Two-Point Deterministic Equivalence for Stochastic Gradient Dynamics in Linear Models

Atanasov, Alexander, Bordelon, Blake, Zavatone-Veth, Jacob A., Paquette, Courtney, Pehlevan, Cengiz

arXiv.org Machine Learning 

Modern deep learning practice is governed by the surprising predictability of performance improvement with increases in the scale of data, model size, and compute [17]. Often, the scaling of performance as a function of these quantities exhibits remarkably regular power law behavior, termed a neural scaling law [2, 6, 12, 13, 15, 16, 18, 19, 22, 32]. Here, performance is usually measured by some differentiable loss on the predictions of the model on a held out test set representative of the population. Given the relatively universal behavior of the exponents across architectures and optimizers [11, 18, 19], one might hope that relatively simple models of information processing systems might be able to recover the same types of scaling laws.
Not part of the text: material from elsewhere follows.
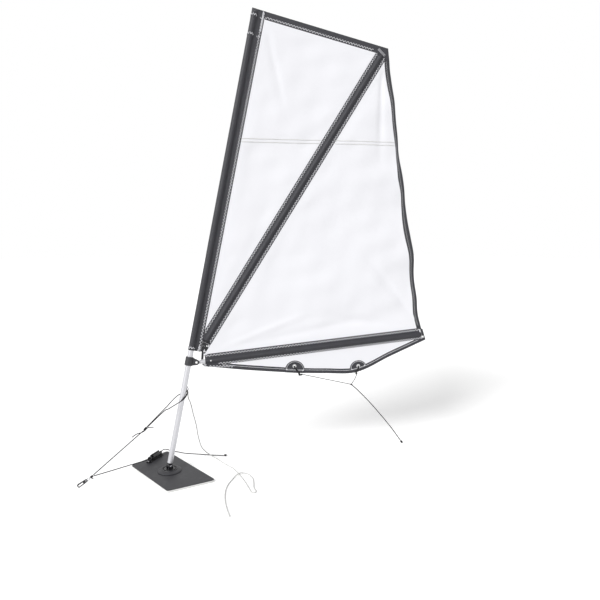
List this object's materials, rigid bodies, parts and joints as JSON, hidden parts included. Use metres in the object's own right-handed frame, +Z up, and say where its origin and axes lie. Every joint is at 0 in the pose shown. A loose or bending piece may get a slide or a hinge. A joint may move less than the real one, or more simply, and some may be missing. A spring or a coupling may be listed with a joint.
{
  "type": "canoe sail",
  "caption": "Sprit sail on a raked mast that folds on a deck plate, with a lifting boom, stay, jamming cleat and sheet, for a canoe.",
  "frame": {"origin": "on the underside of the foam pad, below the middle of the mast foot", "axes": "+Z up, +X aft along the boat, +Y to starboard"},
  "size_m": [1.5506, 0.8793, 2.1502],
  "materials": {
    "foam": "closed-cell foam, matt",
    "plate": "satin sheet",
    "black_plastic": "moulded, satin",
    "gloss_black": "moulded, glossy",
    "white_plastic": "moulded, smooth",
    "pale_plastic": "moulded, satin",
    "steel": "stainless, satin",
    "eyelet": "nickel plated, bright",
    "aluminium": "anodised, satin",
    "black_cloth": "woven sailcloth, matt",
    "white_cloth": "woven sailcloth, crisp",
    "black_cord": "braided",
    "white_cord": "braided"
  },
  "bodies": {
    "root": {"foam_pad": "foam", "base_plate": "plate", "foot_bolt": "steel", "foot_flange": "black_plastic", "foot_fork": "gloss_black", "fold_pin": "steel", "fold_nut": "steel", "cleat_body": "gloss_black", "cleat_screw_fore": "steel", "cleat_screw_aft": "steel", "control_line": "black_cord", "control_knot": "black_cord", "bow_knot": "black_cord", "bow_ring": "steel", "snap_hook": "gloss_black", "forestay": "black_cord", "white_cord": "white_cord"},
    "mast": {"mast_plug": "black_plastic", "mast_lower_tube": "aluminium", "mast_upper_tube": "aluminium", "mast_cap": "black_plastic", "stay_eye": "steel", "adjuster_knot": "black_cord", "adjuster_tail": "black_cord", "stay_loop": "black_cord", "stay_sleeve": "black_cloth", "white_knot": "white_cord"},
    "sail": {"collar": "black_plastic", "gooseneck_pin": "white_plastic", "luff_sleeve": "black_cloth", "sprit_sleeve": "black_cloth", "sprit_tube": "aluminium", "sprit_cap": "black_plastic", "heel_patch": "black_cloth", "head_band": "black_cloth", "leech_band": "black_cloth", "upper_panel": "white_cloth", "leech_panel": "white_cloth", "tack_strap": "black_cloth"},
    "boom": {"boom_end": "pale_plastic", "boom_tube": "aluminium", "boom_sleeve": "black_cloth", "clew_eyelet": "eyelet", "foot_band": "black_cloth", "foot_panel": "white_cloth", "fore_patch": "black_cloth", "aft_patch": "black_cloth", "fore_eyelet": "eyelet", "aft_eyelet": "eyelet", "fore_lashing": "black_cord", "aft_lashing": "black_cord", "fore_knot": "black_cord", "aft_knot": "black_cord", "bridle_fore_leg": "black_cord", "bridle_knot": "black_cord", "bridle_aft_leg": "black_cord", "sheet": "black_cord", "sheet_knot": "black_cord"},
    "gate": {"hook_gate": "black_plastic"}
  },
  "joints": [
    {"name": "mast_fold", "type": "hinge", "parent": "root", "child": "mast", "pos_m": [0, 0, 0.0344], "axis": [0, 1, 0], "range_deg": [-60, 0], "deforming": ["forestay", "white_cord"]},
    {"name": "sail_swing", "type": "hinge", "parent": "mast", "child": "sail", "pos_m": [0, 0, 0.0344], "axis": [0.2351, 0, 0.972], "range_deg": [-60, 120]},
    {"name": "boom_lift", "type": "hinge", "parent": "sail", "child": "boom", "pos_m": [0.14161, -0.017, 0.4945], "axis": [-0.486, -0.866, 0.1176], "range_deg": [0, 12], "deforming": ["leech_panel", "leech_band", "tack_strap", "heel_patch"]},
    {"name": "hook_gate", "type": "hinge", "parent": "root", "child": "gate", "pos_m": [-0.38435, 0, 0.06806], "axis": [0, 1, 0], "range_deg": [0, 22], "stiffness_Nm_per_rad": 0.02, "springref_deg": -17.19}
  ]
}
The (stochastic) gradient descent (SGD) dynamics in random feature models were analyzed in recent works [7, 20, 26] which exhibits a surprising breadth of scaling behavior and captures several interesting phenomena in deep network training. Each of the above works has isolated various effects that can hurt performance compared to the idealized infinite data and infinite model size limits. The model was first studied in [7], where the bottlenecks due to finite width and finite dataset size were computed and, for certain data structure, resulted in a Chinchilla-type scaling result as in [18].